The present invention employs a sleep instruction to control the timing of making the CPU 12 sleep so that a programmer may optionally determine the timing of putting the CPU 12 into a sleep state. The present invention keeps the CPU 12 sleeping for a correct period without deteriorating the performance of a system LSI in which the CPU 12 is installed. The present invention needs no estimation of a sleep period because the power management device 18 controls the wake-up timing of the CPU 12 and makes the CPU 12 sleep for a proper period. As a result, the present invention greatly reduces the power consumption of the LSI without deteriorating the performance thereof. The power management device 18 is simple in hardware, and therefore, involves a small area and a small power-consumption overhead.
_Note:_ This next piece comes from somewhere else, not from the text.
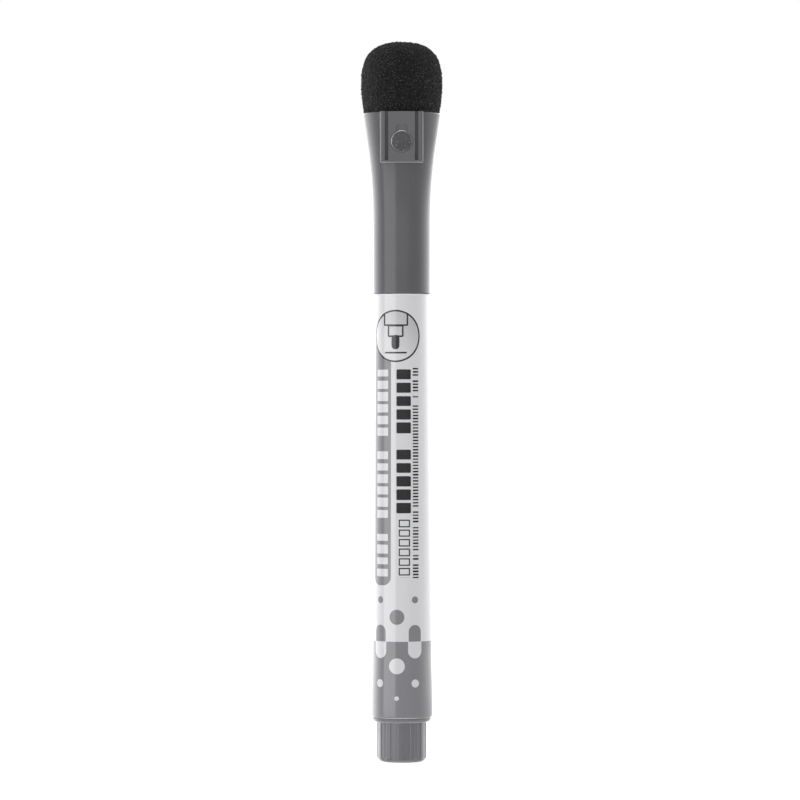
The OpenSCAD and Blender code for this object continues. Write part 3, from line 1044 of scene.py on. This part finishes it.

The present invention replaces a conventional termination routine composed of a plurality of instructions with a single sleep instruction, thereby reducing a necessary memory space for storing. instructions, as well as reducing the number of instructions to execute. While the CPU 12 is sleeping, the instruction memory is not accessed so that the instruction memory can also be put into a sleep state. As a result, the present invention reduces the power consumption of not only the CPU but also the instruction memory.
Other and further objects and features of the present invention will become obvious upon an understanding of the illustrative embodiments about to be described in connection with the accompanying drawings or will be indicated in the appended claims, and various advantages not referred to herein will occur to one skilled in the art upon employing of the invention in practice.